- Conference: 3rd THL
- Home ice: Hobey Baker Memorial Rink

Record
- Overall: 12–5–1
- Conference: 2–4–0
- Home: 9–3–0
- Road: 3–2–0
- Neutral: 0–0–1

Coaches and captains
- Head coach: Chippy Gaw
- Captain: Howell Van Gerbig

= 1922–23 Princeton Tigers men's ice hockey season =

College ice hockey season

The 1922–23 Princeton Tigers men's ice hockey season was the 23rd season of play for the program. The Tigers were coached Chippy Gaw in his 1st season.

==Season==
The season began with drastic changes for the Tigers. Aside from the typical roster turnover, the team was welcoming in a new head coach for the third consecutive season. Chippy Gaw was coming off a successful season with Dartmouth and the Princeton faithful were hoping he could turn around a program that had flagged recently. The other big change, and one that was sure to provide a boost to the team, was the opening of the Hobey Baker Memorial Rink. The facility was the second on-campus ice rink in the country, being completed one year after the Russell Sage Rink. The call for candidates pulled in a bumper harvest of 80 students for the first practice, however, the team encountered an unforeseen problem early in the season. The new ice rink would need approximately 150,000 gallons of water over 3 days for the ice surface and the town's water supply wasn't able to handle that request. Princeton, New Jersey was experiencing a drought at the time and the school's allotment of water was already being used for other pursuits. The school asked the student body to try and conserve as much water as possible so that the ice could be formed, believing that a concerted effort would allow the rink to be usable within 3 or 4 days. Princeton was hoping to have this completed bY December 16, the day that the rink was set to be dedicated in honor of Hobey Baker. In the meantime, plans to build a cooling plant that would recycle water through the pipes was already underway but it could not be finished until at least the end of the month.

Hoping that the early-season plans would come to fruition, the team had its first game tentatively set for December 16 with potentially a few more during the winter break. The team ended having to travel to New York for their first on-ice practice as the water conservation did not yield the needed results. The rink's opening was rescheduled to January 5 and the opening game with the St. Nicholas Hockey Club was cancelled since the players would not have enough practice time ahead of the game. The Hobey Baker Memorial Rink was finally ready for use on the 15th and the team held its first practice on the new rink. Due to the nearly three week delay, the team ended up scrapping all of its games in December and set its first match for just after New Year's.

Princeton began the year at the Iceland Rink on the corner of Broadway and 53rd.

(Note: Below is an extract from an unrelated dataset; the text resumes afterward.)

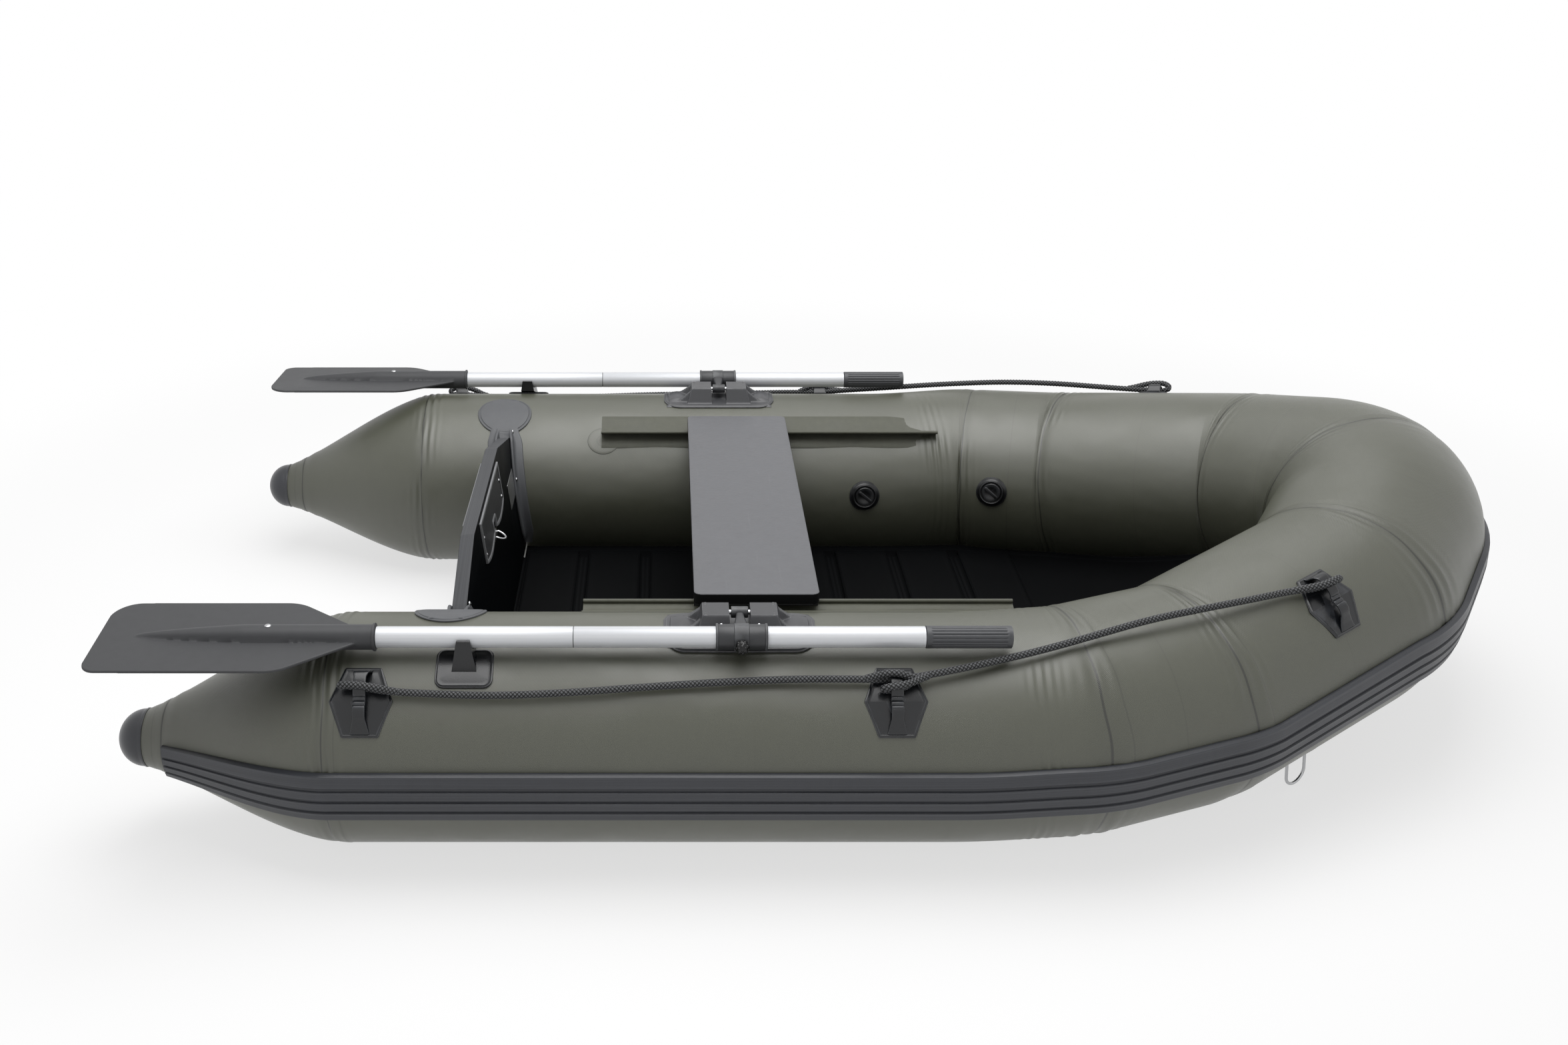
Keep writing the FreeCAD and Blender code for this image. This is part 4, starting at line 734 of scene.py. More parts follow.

They met McGill on January 2 and looked to be a far better unit than they had been the year before. With a forward unit of Davis, Norrie and Stout, the team was relying on a pair of new players for their offensive punch. The defense was composed of Howell Van Gerbig and Wall, both returning players who would be expected to hold off the opposition while another new player, Gleason, got use to starting in goal. While they opened the scoring and held the lead for much of the game, an injury to Wall allowed the Redmen to claw their way back and eke out a 1-goal victory. A few days later, 2,700 spectators crammed into the Hobey Baker Memorial Rink for the first game ever held under its roof. The team's play was loose and ragged in the early portion of the match, allowing St. Nicholas to build a 2-goal lead after the first period. Coach Gaw moved Van Gerbig to Right Wing at the start of the second and the adjustment paid dividends with the team's captain netting 2 goals in the middle frame. Davis joined in with a marker just before the second intermission and the defense then held off the amateurs for the remainder of the contest.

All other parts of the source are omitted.